As in the company’s boutiques worldwide, chêne fumé wood paneling is used for the walls and ceiling, which contrasts with the modern displays in glass and metal. In the New York flagship, lacquer walnut wood bays with brass accents add a warm touch. Also new to the design concept are subtle textural elements such as the red shagreen-effect leather ceilings and contrasting white leather ceilings. There is also a room reminiscent of a library, or a salon and cabinet of curiosities.
The Madison Avenue flagship will have the most extensive selection of Moncler’s men’s, women’s and children’s ready to wear and accessories collections in the region, including the Grenoble line, the Moncler Gamme Rouge Women’s collection by Giambattista Valli and Moncler Gamme Bleu men’s collection by Browne.

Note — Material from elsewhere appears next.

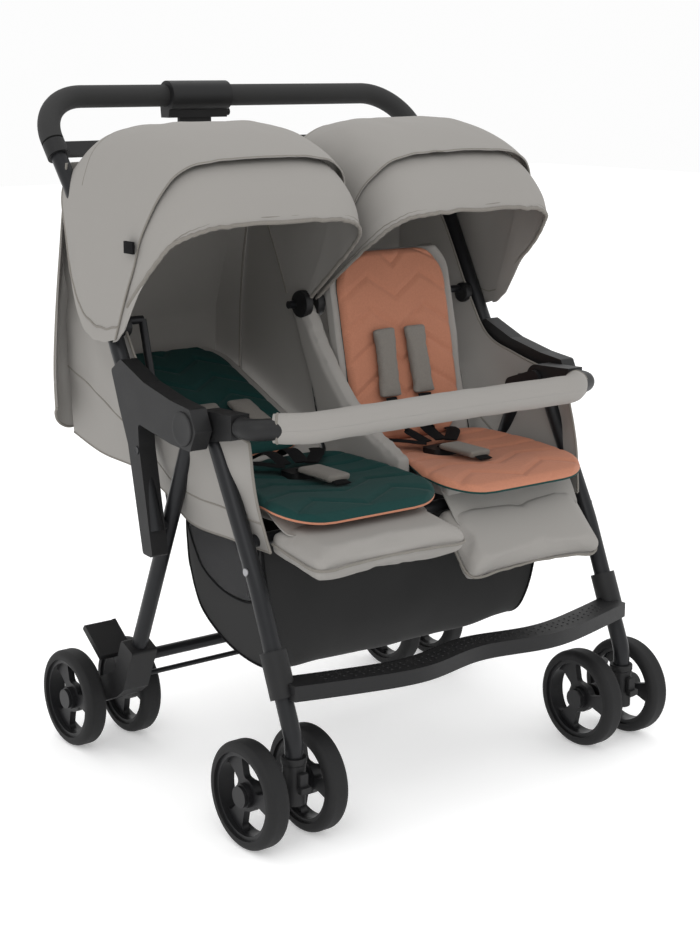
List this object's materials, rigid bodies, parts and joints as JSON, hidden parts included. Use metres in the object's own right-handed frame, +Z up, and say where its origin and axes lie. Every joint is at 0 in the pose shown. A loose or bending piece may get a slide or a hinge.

There will also be seasonal collaborations like Moncler O, its most recent men’s collection with Off-White c/o Virgil Abloh, as well as special product capsules like the Rimowa & Moncler suitcases, “zai” and Moncler Grenoble skis and Moncler Grenoble snow helmet.
As reported, strong expansion in all international markets and growth in both its retail and wholesale channels helped Moncler SpA register a 14 percent gain in revenues in the first nine months of the year, which reached 639.3 million euros, or $709.6 million, with Ruffini emphasizing “focus, exclusivity, clarity and selectivity” as pillars of the brand’s development strategy.
In the nine months, retail sales grew 20 percent to 400.4 million euros, or $444.4 million, lifted by both the ongoing development of the group’s directly operated stores and organic growth. The division accounted for 63 percent of total sales in the period. International markets represented 83 percent of total revenues.
The Americas were up 17 percent to 109.7 million euros, or $121.7 million, boosted by a strong performance of the stores opened in the last 12 months, such as in Hawaii, San Francisco and Las Vegas, and solid results in the wholesale channel at luxury department stores. In the third quarter, the channel also benefited from the opening of four shops-in-shop in Toronto, Los Angeles and two in New York. There are plans to open 12 shops-in-shop in America next year.